Im Verlauf des Krieges wurden immer mehr Geschütze mit großem Kaliber und hoher Reichweite entwickelt. Sie sollten an die Tradition der 420 Millimeter Mörser und der Paris-Geschütze des Ersten Weltkrieges anknüpfen und zum Bekämpfen starker Befestigungsanlagen, wie der Maginot-Linie und zum Beschuss Englands dienen. Als Beispiel sei das Eisenbahngeschütz K5, Kaliber 209 Millimeter, genannt. Der enorme Aufwand an Personal, die maximale Rohrbelastung von 120 Schuss und die immer noch sehr große Streuung standen jedoch in keinem Verhältnis zum Erfolg.

Höhepunkt dieser Entwicklung war das Eisenbahngeschütz Dora, das 1937 in Auftrag gegeben wurde. Es war so hoch wie ein dreigeschossiges Haus, fast 30 Meter lang, 1.350 Tonnen schwer und die 47,3 Meter lange Lafette war auf 40 Achsen verteilt. Das Rohr war 32,5 Meter lang, wog 400 Tonnen und konnte bis auf 58 Grad erhöht werden. Mit einem Kaliber von 800 Millimeter und einem Geschossgewicht von bis zu 7.000 Kilogramm mit 250 Kilogramm Sprengstoff lag die Reichweite bei maximal 37 Kilometern. Die Feuergeschwindigkeit lag bei drei Schuss pro Stunde. Geschoss und Kartusche hatten eine Länge von 7,80 Meter.

„Dora“ kam ein einziges Mal, 1942 beim Beschuss der Festung Sewastopol auf der sowjetischen Halbinsel Krim, zum Einsatz. Der taktische Erfolg einer derartigen Entwicklung, die an den Grenzen des Möglichen lag, blieb aber versagt.

Als Flächenfeuerwaffen kamen erstmals Raketenwerfer, sogenannte Do-Geräte, benannt nach General Walter Dornberger, zum Einsatz.
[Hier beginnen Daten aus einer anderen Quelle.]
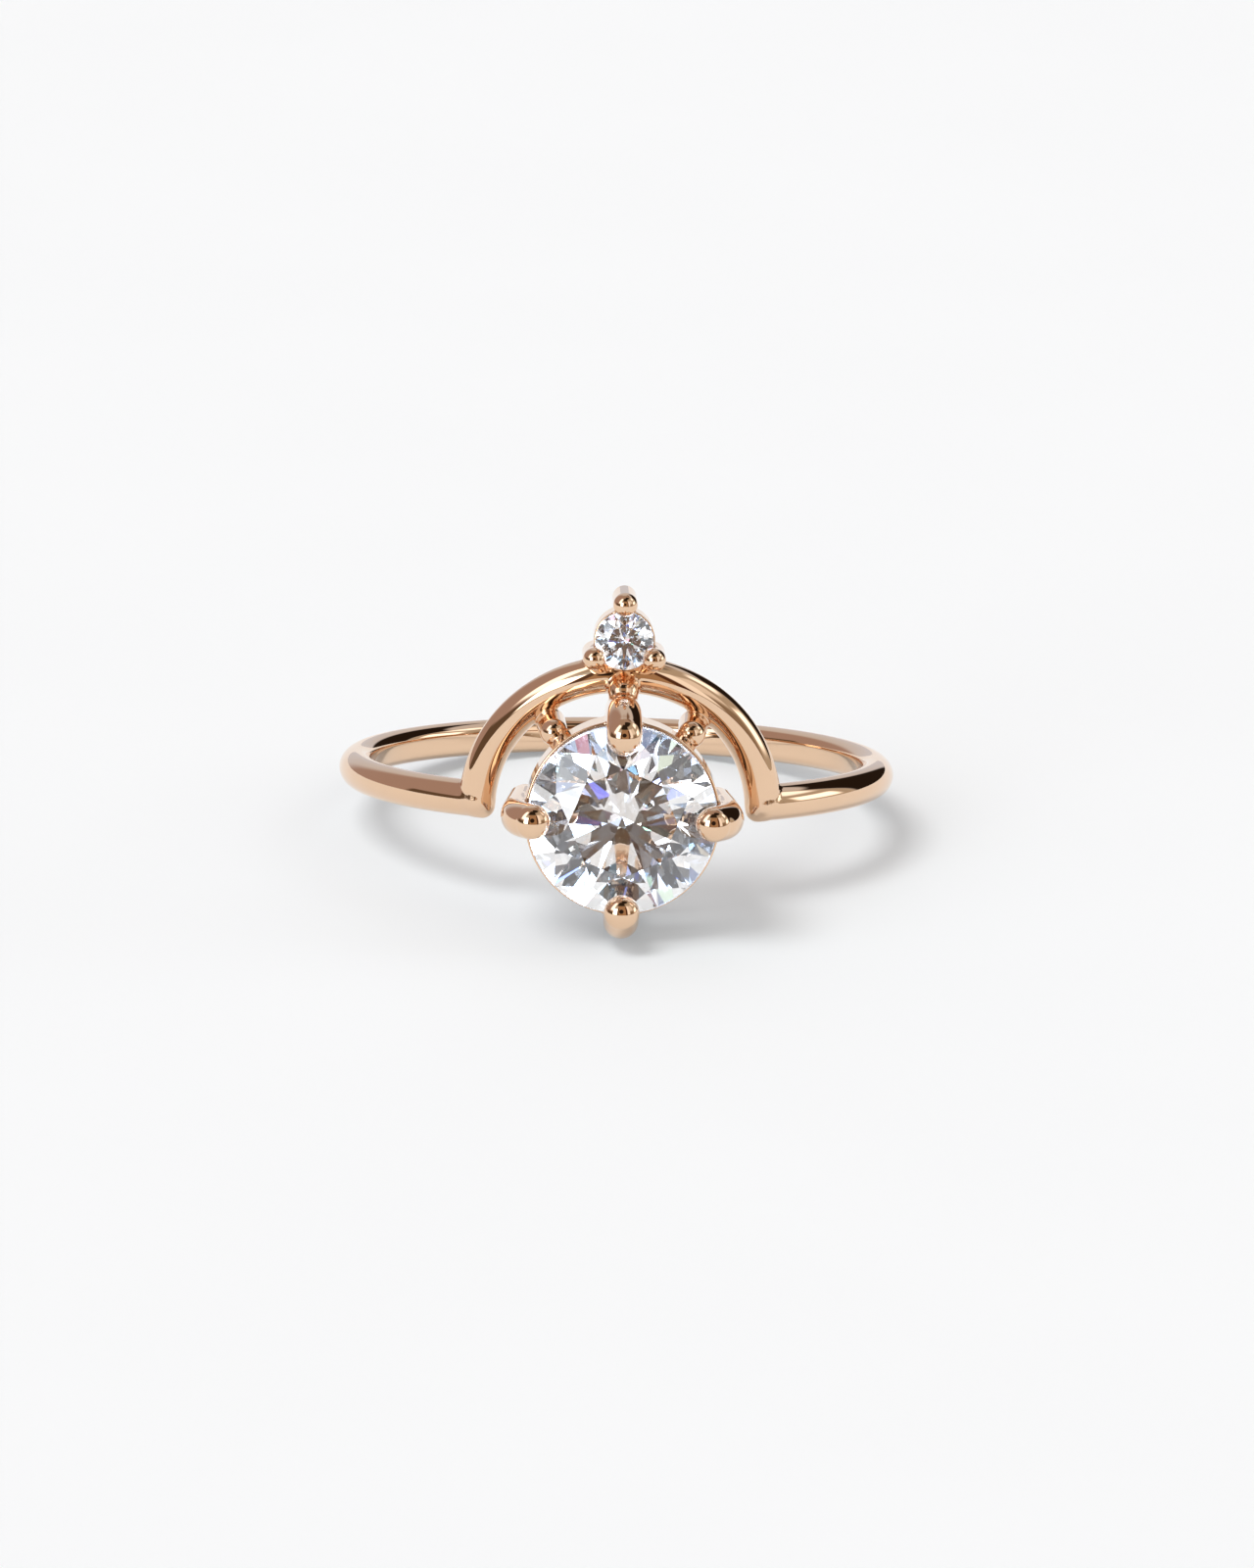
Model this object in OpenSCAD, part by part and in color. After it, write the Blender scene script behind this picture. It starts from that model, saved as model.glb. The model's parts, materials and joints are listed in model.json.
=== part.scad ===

Verglichen mit Geschützen waren die Geräte sehr leicht und beweglich, die Munition war dagegen recht schwer und schwierig zu transportieren. Die Streuung war erheblich, die Schussweite noch relativ gering. Den größten Bekanntheitsgrad erlangte das sowjetische Waffensystem „Katjuscha“. Der Raketenwerfer, der auf der Ladefläche eines Lastkraftwagens montiert war, kam in großer Stückzahl zum Einsatz. Er war gefürchtet und wurde im Soldatenjargon Stalinorgel genannt.